Hello Again!!  I know it has been forever since I have blogged.  I have no excuse other than I haven't dealt well with the trails and challenges in my personal life.  I still have not learned to put "ME" first at times when I really should.  I tend to allow life and events to slow me down, frustrate me and discourage me.  When I find myself doing really good then speed bumps hit and turn into mountains at times.  Sometimes I do really good and they remain speed bumps and sometimes I allow them to build until they become mountains which are much harder to climb over.  When this happens I become depressed and discouraged and tend to want to give up rather than to put on the hiking boots and start climbing.
Since Thanksgiving I have set back and allowed several speed bumps to turn into mountains and gosh I must have packed away the hiking boots because the mountains got really big this time.  I have made excuse after excuse for failing and not doing well and for not going to the gym or stressing out etc.  None of these things are good or positive on my part.  Those of you who have been around to read my blogs over the last year know how rough and stressful life has been for me.  Well life isn't getting any easier any time soon and I haven't been using the proper coping skills to overcome these things.  Life is life and I have to find in me things that are positive even when everything seems to be so rough and negative.

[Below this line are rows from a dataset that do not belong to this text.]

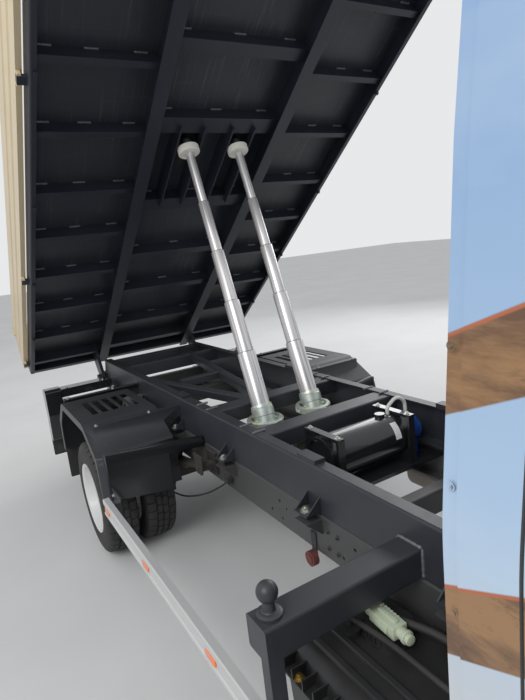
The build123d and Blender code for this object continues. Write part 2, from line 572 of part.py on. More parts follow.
springs = [leaf(2 * (LEAF_T + SEAT) - 3, EYE_X), leaf(LEAF_T - 1, 480), leaf(0, 300)]
springs = [join(springs), block(-60, 60, *LEAF_Y, AXLE_Z + 40, LEAF_Z + 100) - axle]
for x in (-EYE_X, EYE_X):
    springs.append(cross_rod(x, LEAF_Y[0], LEAF_Y[1], EYE_Z + 28, 26))
    hanger = [(x - 55, SUB_BOT - 12), (x + 55, SUB_BOT - 12), (x + 40, EYE_Z - 6, 24),
              (x - 40, EYE_Z - 6, 24)]
    springs += [prism_y(hanger, y, y + 8) for y in (LEAF_Y[0] - 8, LEAF_Y[1])]
    springs.append(block(x - 45, x + 45, RAIL_Y + SEAT, LEAF_Y[0] - 7, CH_BOT + 40, SUB_BOT - 20))
    springs.append(cross_rod(x, LEAF_Y[0] - 9, LEAF_Y[1] + 14, EYE_Z + 28, 11))
springs.append(rod((70, 500, AXLE_Z - 70), (340, 500, 640), 24))
springs.append(rod((190, 500, 460), (340, 500, 640), 30))
springs.append(block(310, 372, RAIL_Y + SEAT, 512, 630, 662))
springs.append(block(30, 90, 476, 512, AXLE_Z - 85, AXLE_Z - 30) - axle)
parts["rear_springs"] = join([join(both(s)) for s in springs]) - axle

# gearbox and propshaft, engine block with its mounts, radiator
GEARBOX_X = (2900.0, 3960.0)
PROP_X, PROP_Z = 1650.0, 470.0
parts["driveline"] = join([rod((240 + 3 + SEAT, 0, AXLE_Z + 20), (PROP_X, 0, PROP_Z), 38),
                           rod((PROP_X, 0, PROP_Z), (GEARBOX_X[0], 0, 520), 38),
                           Pos(PROP_X, 0, PROP_Z) * Sphere(52),
                           prism_x([(-150, 430, 60), (150, 430, 60), (130, 700, 50),
                                    (-130, 700, 50)], GEARBOX_X[0], GEARBOX_X[1] - SEAT),
                           block(3000, 3060, -INNER + SEAT, INNER - SEAT, 640, 690)])
parts["engine_block"] = join([block(GEARBOX_X[1], 4320, -250, 250, 560, 1020),
                              block(4080, 4240, -420, 420, SUB_BOT + SEAT, 730),
                              block(4318, 4440, -40, 40, 700, 900),
                              block(4440, 4480, -390, 390, 590, 1010)])

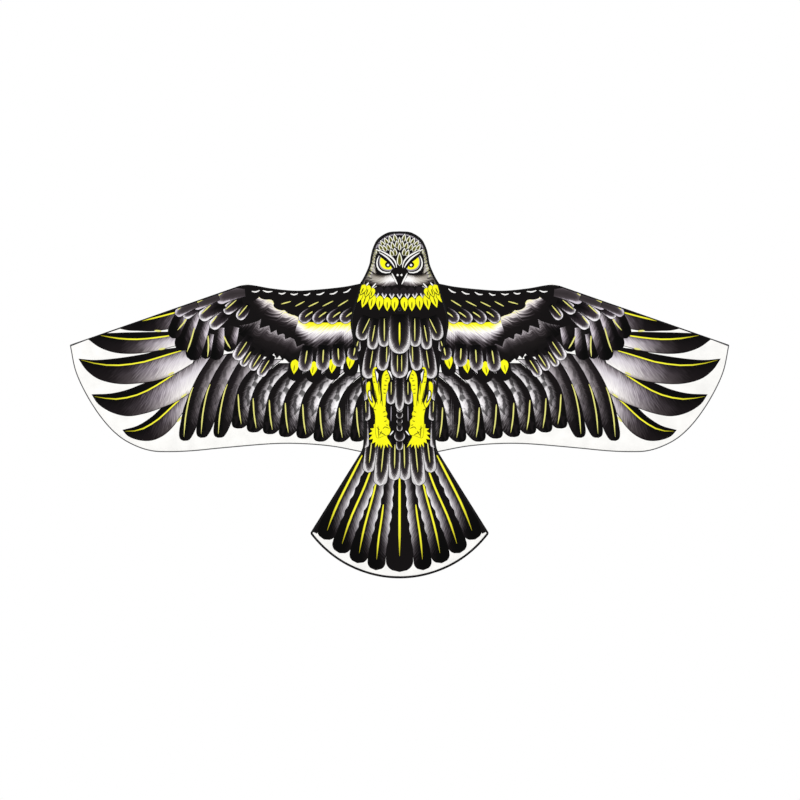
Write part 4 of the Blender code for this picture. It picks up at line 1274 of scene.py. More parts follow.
    def beak(self) -> list[Patch]:
        """Draws the hooked beak with its two nostrils."""
        bill = shape(Ink.BLACK, (0, 118), (12, 118), (19, 112), (20, 105), (11, 88), (0, 72), (-11, 88),
                     (-20, 105), (-19, 112), (-12, 118), steps=3)
        line = sliver([(17.5, 106), (5, 81)], 3.6, Ink.WHITE)
        return [bill, *self.both([line, blob((4.4, 102), 2.3, 2.5, Ink.WHITE, steps=12)])]


# Cloth --------------------


def body_outline() -> list[Point]:
    """Gives the body panel's outline: head, sides and fan tail."""
    start = math.atan2(TAIL_CORNER[1] - TAIL_ARC_CENTRE, TAIL_CORNER[0])
    arc = [(TAIL_ARC_RADIUS * math.cos(a), TAIL_ARC_CENTRE + TAIL_ARC_RADIUS * math.sin(a))
           for a in np.linspace(start, -math.pi / 2, 26)]
    half = [*smooth((*HEAD, BODY_SIDE[0]), 5)[:-1], *smooth(BODY_SIDE, 5), TAIL_CORNER, *arc[1:]]
    return [*half, *((-x, z) for x, z in half[-2:0:-1])]


def wing_outline() -> list[Point]:
    """Gives the right wing panel's outline, from the seam round the tip and back."""
    front = smooth((*LEADING_EDGE, WING_TIP), 5)
    rear = smooth(TRAILING_EDGE, 5)
    seam = [(x + SEAM_GAP, z) for x, z in smooth(BODY_SIDE, 5)][::-1]
    return [*front, *rear[1:-1], *seam[:-1]]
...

A few weeks ago a very special friend (you know who you are and thanks for everything) got frustrated with me and quite bluntly told me I had some issues I needed to deal with.  Well it was an eye opener to say the least.  Was I really that bad?  Had I lost all that I had fought so hard for?  Was I failing me? What do I do to take care of me and help me get better for myself?  I was grasping with everything in me to save me to make me healthier and happier and so I looked into some self help books.  I ordered a book called "Learning to Love Yourself: Finding Your Self-Worth".  It's a great book and a book that I think anyone who struggles with self esteem should read.  I have done a lot of sole searching as well as praying and was in awe of where I was truly at.  I am now on a second self help book and feeling better about what I doing to heal me from the inside out.  I still have a ton of stress and craziness going on in my life however as I start taking care of Cheri again those things won't bother me nearly as much as they do now because I will be dealing with them different emotionally.
I had planned to write on this blog yesterday and got busy reading my book and doing other things.  Today my mind was spinning all day long with thoughts and questions and how I was going to deal with them.  I had several friends who made comments to me today some of which I really needed to hear... thank you!!  Then this evening while talking to a friend of mine about some of my feelings and thoughts of the day I mentioned about my blog.  I gave the link to my friend to read and learn a little about me over the last year... it was the easiest way for them to see me over the last year.  I decided to read my blog posts starting from my very first post.  I had a great time reading and remembering different things that happened and milestones and goals reached etc as well as seeing what things prevented me at the time from my daily goals etc.  I laughed and cried and just really needed to read it.  I'm glad it happened today like it did.
While reading all of my blog posts from the last year I realized that I did on my very own exactly what the self help books tell me to do...lol  How funny is that!!  I helped myself last year and I felt great while doing it, I didn't always have a positive attitude and I didn't always make my goals but I didn't give up either.  So here is where I am at...I gave up on myself for the last several months and have gone backwards.  I have not been to the gym, I have not been eating right, I have not been taking care of Cheri and I have gained weight!  I am not happy with me but I am ready to change that and to start working on ME again.  I know I have the strength in me because I have displayed it before and it's time for me to take the bull by the horns again and to start over fresh with a new beginning and overcome these things in my life which have tied me down.
I have a lot of good things in my life and I need to be thankful for what I do have instead of being frustrated by what I don't have or what I want.  I need to be happy with me.
So here is my goal for myself:  Find them hiking boots and start climbing the mountain. Start over April 1st 2011 by going back to the gym and facing my fears.  My fears of failing myself again and those who said I inspired them in the past.  I do realize that I haven't failed myself if I am at this point of fighting back.  On April 1st I will also post a new Blog photo and will weigh in.  I will start logging my foods again and be accountable for what I do and do not do.  Here is what I ask of you my friends.  Please read and follow up with me... help keep me accountable and remind me when I get discouraged where I have been and what I'm fighting for.  I know that with my depression etc at times I forget these things and although this is my battle to fight on my own I do need and require a support system.  I love you all and am grateful to all who have been here for me in the past and the present. Most of all I thank my Heavenly Father for watching over me and bringing people into my life who make a difference and giving me the strength to overcome my weaknesses.  I Love You!!